# Short problem
Below are some entries; can you quote all of them exactly?

# Data in this exercise
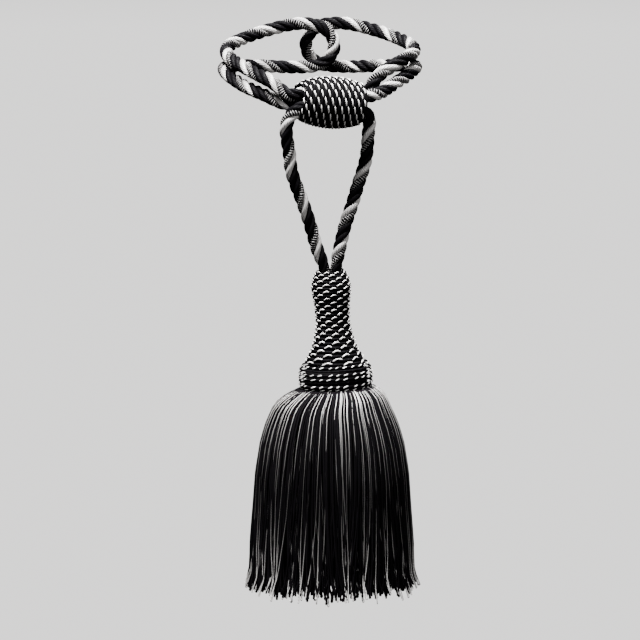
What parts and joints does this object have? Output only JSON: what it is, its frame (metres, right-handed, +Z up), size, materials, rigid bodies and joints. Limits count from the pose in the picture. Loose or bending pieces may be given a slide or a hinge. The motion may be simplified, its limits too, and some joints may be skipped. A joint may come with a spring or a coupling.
{
  "type": "curtain tieback tassel",
  "caption": "Rope curtain tieback: a doubled rope loop through a cord-wound barrel, and a fringed tassel with a wound head hanging from it on two rope legs.",
  "frame": {"origin": "on the axis of the wall hook's stem, at its top, where the rope loops at the back hang", "axes": "+Z up, along the tassel's length; -Y out from the wall towards the room and the barrel; +X to the right as seen from the room"},
  "size_m": [0.1264, 0.1482, 0.3466],
  "materials": {
    "rope": "satin rayon, one silver ply, one striped ply and two black plies",
    "winding": "satin rayon cord, one black and one silver yarn twisted together",
    "black_cord": "satin rayon",
    "fringe": "satin rayon yarns, black and silver"
  },
  "bodies": {
    "root": {"embrace_rope": "rope", "arch_rope": "rope", "barrel": "winding", "head": "winding", "collar_cord_1": "winding", "collar_cord_2": "black_cord", "collar_cord_3": "winding", "collar_cord_4": "winding", "collar_cord_5": "black_cord", "collar_cord_6": "winding", "skirt": "fringe"}
  },
  "joints": []
}
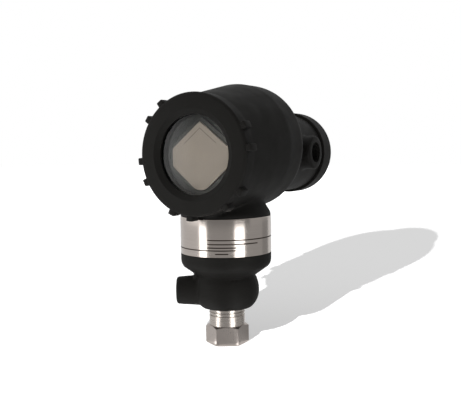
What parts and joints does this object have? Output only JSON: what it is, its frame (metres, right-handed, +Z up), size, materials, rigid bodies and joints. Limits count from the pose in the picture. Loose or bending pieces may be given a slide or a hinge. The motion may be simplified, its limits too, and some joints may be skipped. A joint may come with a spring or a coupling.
{
  "type": "pressure transmitter",
  "caption": "Field pressure transmitter: round windowed cover with blank display, dark twin-compartment housing, grooved steel collar and hexagon process stem.",
  "frame": {"origin": "centre of the hexagon's flat bottom face, on the process connection's axis", "axes": "+Z up along the process stem; the display cover faces -Y and the terminal cover +Y; +X is to the right seen from the display"},
  "size_m": [0.108, 0.201, 0.2217],
  "materials": {
    "black_coating": "satin",
    "black_steel": "satin",
    "stainless": "satin",
    "screws": "satin",
    "glass": "gloss",
    "display_face": "satin",
    "display_case": "matte",
    "board": "satin",
    "module": "matte",
    "terminal_plastic": "matte",
    "connector_plastic": "satin",
    "seal": "matte",
    "header": "satin",
    "pins": "polished"
  },
  "bodies": {
    "base": {"process_stem": "stainless", "sensor_body": "black_steel", "sensor_collar": "stainless", "sensor_neck": "stainless", "neck_seal": "seal", "isolating_diaphragm": "stainless", "sensor_cell": "stainless", "oil_fill_tube": "stainless", "feedthrough_header": "header", "header_pins": "pins", "sensor_board": "board", "sensor_connector": "connector_plastic"},
    "vent_plug": {"vent_plug": "stainless"},
    "housing": {"housing": "black_coating", "front_cover_lock_screw": "screws", "rear_cover_lock_screw": "screws", "rotation_lock_screw": "screws", "earth_washer": "screws", "earth_screw": "screws", "entry_plug": "black_coating", "display_mount": "module", "electronics_module": "module", "electronics_screws": "screws", "terminal_block": "terminal_plastic", "terminal_screws": "screws", "terminal_fixing_screws": "screws"},
    "display": {"display_plate": "display_face", "display_case": "display_case", "display_board": "board", "display_back": "display_case"},
    "front_cover_travel": {"front_cover_seal": "seal"},
    "front_cover": {"front_cover": "black_coating", "window_gasket": "seal", "window_glass": "glass", "window_retainer": "screws"},
    "rear_cover_travel": {"rear_cover_seal": "seal"},
    "rear_cover": {"rear_cover": "black_coating"}
  },
  "joints": [
    {"name": "housing_turn", "type": "hinge", "parent": "base", "child": "housing", "pos_m": [0, 0, 0.1103], "axis": [0, 0, 1], "range_deg": [-180, 180]},
    {"name": "vent_plug_turn", "type": "hinge", "parent": "base", "child": "vent_plug", "pos_m": [-0.03724, -0.0215, 0.0455], "axis": [-0.866, -0.5, 0], "range_deg": [0, 360]},
    {"name": "display_turn", "type": "hinge", "parent": "housing", "child": "display", "pos_m": [0, -0.0158, 0.1617], "axis": [0, 1, 0], "range_deg": [-180, 180]},
    {"name": "front_cover_travel", "type": "slide", "parent": "housing", "child": "front_cover_travel", "axis": [0, -1, 0], "range_m": [0, 0.012]},
    {"name": "front_cover_turn", "type": "hinge", "parent": "front_cover_travel", "child": "front_cover", "pos_m": [0, -0.0518, 0.1617], "axis": [0, -1, 0], "range_deg": [0, 2160]},
    {"name": "rear_cover_travel", "type": "slide", "parent": "housing", "child": "rear_cover_travel", "axis": [0, 1, 0], "range_m": [0, 0.012]},
    {"name": "rear_cover_turn", "type": "hinge", "parent": "rear_cover_travel", "child": "rear_cover", "pos_m": [0, 0.1492, 0.1617], "axis": [0, 1, 0], "range_deg": [0, 2160]}
  ],
  "couplings": [
    {"joint": "front_cover_travel", "follows": "front_cover_turn", "m_per_rad": 0.00031831},
    {"joint": "rear_cover_travel", "follows": "rear_cover_turn", "m_per_rad": 0.00031831}
  ]
}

# Task response
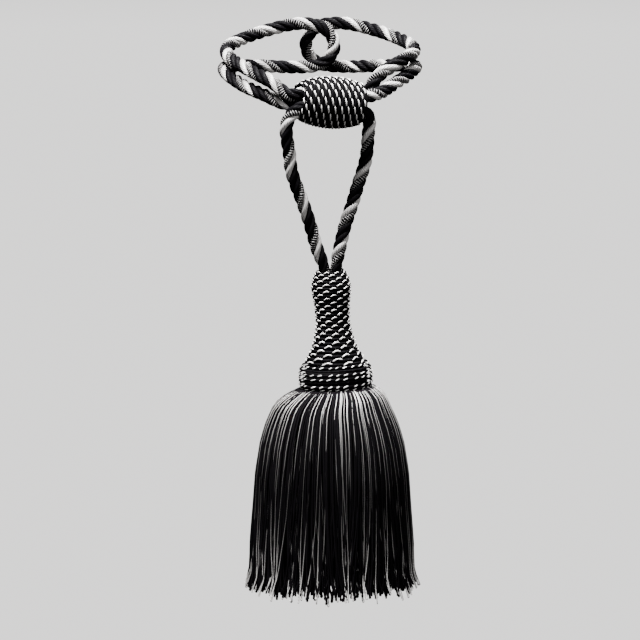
What parts and joints does this object have? Output only JSON: what it is, its frame (metres, right-handed, +Z up), size, materials, rigid bodies and joints. Limits count from the pose in the picture. Loose or bending pieces may be given a slide or a hinge. The motion may be simplified, its limits too, and some joints may be skipped. A joint may come with a spring or a coupling.
{
  "type": "curtain tieback tassel",
  "caption": "Rope curtain tieback: a doubled rope loop through a cord-wound barrel, and a fringed tassel with a wound head hanging from it on two rope legs.",
  "frame": {"origin": "on the axis of the wall hook's stem, at its top, where the rope loops at the back hang", "axes": "+Z up, along the tassel's length; -Y out from the wall towards the room and the barrel; +X to the right as seen from the room"},
  "size_m": [0.1264, 0.1482, 0.3466],
  "materials": {
    "rope": "satin rayon, one silver ply, one striped ply and two black plies",
    "winding": "satin rayon cord, one black and one silver yarn twisted together",
    "black_cord": "satin rayon",
    "fringe": "satin rayon yarns, black and silver"
  },
  "bodies": {
    "root": {"embrace_rope": "rope", "arch_rope": "rope", "barrel": "winding", "head": "winding", "collar_cord_1": "winding", "collar_cord_2": "black_cord", "collar_cord_3": "winding", "collar_cord_4": "winding", "collar_cord_5": "black_cord", "collar_cord_6": "winding", "skirt": "fringe"}
  },
  "joints": []
}
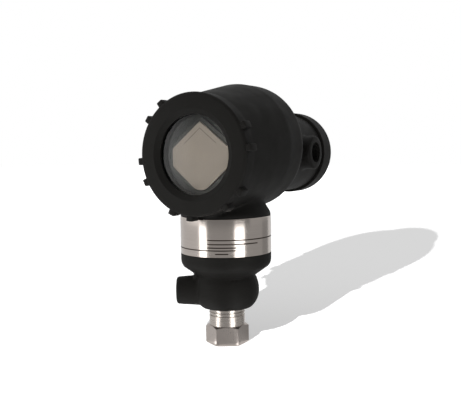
What parts and joints does this object have? Output only JSON: what it is, its frame (metres, right-handed, +Z up), size, materials, rigid bodies and joints. Limits count from the pose in the picture. Loose or bending pieces may be given a slide or a hinge. The motion may be simplified, its limits too, and some joints may be skipped. A joint may come with a spring or a coupling.
{
  "type": "pressure transmitter",
  "caption": "Field pressure transmitter: round windowed cover with blank display, dark twin-compartment housing, grooved steel collar and hexagon process stem.",
  "frame": {"origin": "centre of the hexagon's flat bottom face, on the process connection's axis", "axes": "+Z up along the process stem; the display cover faces -Y and the terminal cover +Y; +X is to the right seen from the display"},
  "size_m": [0.108, 0.201, 0.2217],
  "materials": {
    "black_coating": "satin",
    "black_steel": "satin",
    "stainless": "satin",
    "screws": "satin",
    "glass": "gloss",
    "display_face": "satin",
    "display_case": "matte",
    "board": "satin",
    "module": "matte",
    "terminal_plastic": "matte",
    "connector_plastic": "satin",
    "seal": "matte",
    "header": "satin",
    "pins": "polished"
  },
  "bodies": {
    "base": {"process_stem": "stainless", "sensor_body": "black_steel", "sensor_collar": "stainless", "sensor_neck": "stainless", "neck_seal": "seal", "isolating_diaphragm": "stainless", "sensor_cell": "stainless", "oil_fill_tube": "stainless", "feedthrough_header": "header", "header_pins": "pins", "sensor_board": "board", "sensor_connector": "connector_plastic"},
    "vent_plug": {"vent_plug": "stainless"},
    "housing": {"housing": "black_coating", "front_cover_lock_screw": "screws", "rear_cover_lock_screw": "screws", "rotation_lock_screw": "screws", "earth_washer": "screws", "earth_screw": "screws", "entry_plug": "black_coating", "display_mount": "module", "electronics_module": "module", "electronics_screws": "screws", "terminal_block": "terminal_plastic", "terminal_screws": "screws", "terminal_fixing_screws": "screws"},
    "display": {"display_plate": "display_face", "display_case": "display_case", "display_board": "board", "display_back": "display_case"},
    "front_cover_travel": {"front_cover_seal": "seal"},
    "front_cover": {"front_cover": "black_coating", "window_gasket": "seal", "window_glass": "glass", "window_retainer": "screws"},
    "rear_cover_travel": {"rear_cover_seal": "seal"},
    "rear_cover": {"rear_cover": "black_coating"}
  },
  "joints": [
    {"name": "housing_turn", "type": "hinge", "parent": "base", "child": "housing", "pos_m": [0, 0, 0.1103], "axis": [0, 0, 1], "range_deg": [-180, 180]},
    {"name": "vent_plug_turn", "type": "hinge", "parent": "base", "child": "vent_plug", "pos_m": [-0.03724, -0.0215, 0.0455], "axis": [-0.866, -0.5, 0], "range_deg": [0, 360]},
    {"name": "display_turn", "type": "hinge", "parent": "housing", "child": "display", "pos_m": [0, -0.0158, 0.1617], "axis": [0, 1, 0], "range_deg": [-180, 180]},
    {"name": "front_cover_travel", "type": "slide", "parent": "housing", "child": "front_cover_travel", "axis": [0, -1, 0], "range_m": [0, 0.012]},
    {"name": "front_cover_turn", "type": "hinge", "parent": "front_cover_travel", "child": "front_cover", "pos_m": [0, -0.0518, 0.1617], "axis": [0, -1, 0], "range_deg": [0, 2160]},
    {"name": "rear_cover_travel", "type": "slide", "parent": "housing", "child": "rear_cover_travel", "axis": [0, 1, 0], "range_m": [0, 0.012]},
    {"name": "rear_cover_turn", "type": "hinge", "parent": "rear_cover_travel", "child": "rear_cover", "pos_m": [0, 0.1492, 0.1617], "axis": [0, 1, 0], "range_deg": [0, 2160]}
  ],
  "couplings": [
    {"joint": "front_cover_travel", "follows": "front_cover_turn", "m_per_rad": 0.00031831},
    {"joint": "rear_cover_travel", "follows": "rear_cover_turn", "m_per_rad": 0.00031831}
  ]
}